The kind of metaphor I most delight in … estranges and then instantly connects, and in doing the latter so well, hides the former. The result is a tiny shock of surprise, followed by a feeling of inevitability. In To the Lighthouse, Mrs. Ramsay says goodnight to her children, and carefully closes the bedroom door, and lets “the tongue of the door slowly lengthen in the lock.” The metaphor in that sentence lies not so much in “tongue,” which is fairly conventional (since people do talk about locks having tongues) but is secretly buried in the verb, “lengthen.” That verb lengthens the whole procedure: Isn’t this the best description you have ever read of someone very sl-o-w-ly turning a handle of a door so as not to waken children? (Tongue is good, too, because tongues make noise, while this particular tongue has to stay silent.

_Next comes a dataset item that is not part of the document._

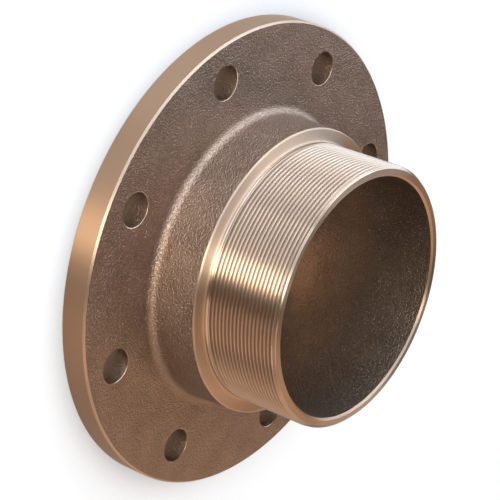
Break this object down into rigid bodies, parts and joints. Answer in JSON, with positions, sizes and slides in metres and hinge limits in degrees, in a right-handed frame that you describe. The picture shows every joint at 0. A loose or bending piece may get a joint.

And the now blissfully silent children have of course been using their noisy tongues all day.) … [Katherine] Mansfield is very good at simile; in [her story] “The Voyage,” a girl on a boat listens to her grandmother, lying in a bed above her saying her prayers, “a long, soft whispering, as though someone was gently, gently rustling among tissue paper to find something.”

—James Woods, How Fiction Works (2008), pgs 209–10

James Wood is a literary critic, essayist, and novelist. He is a visiting lecturer in English and American literature at Harvard University and a staff writer at The New Yorker magazine.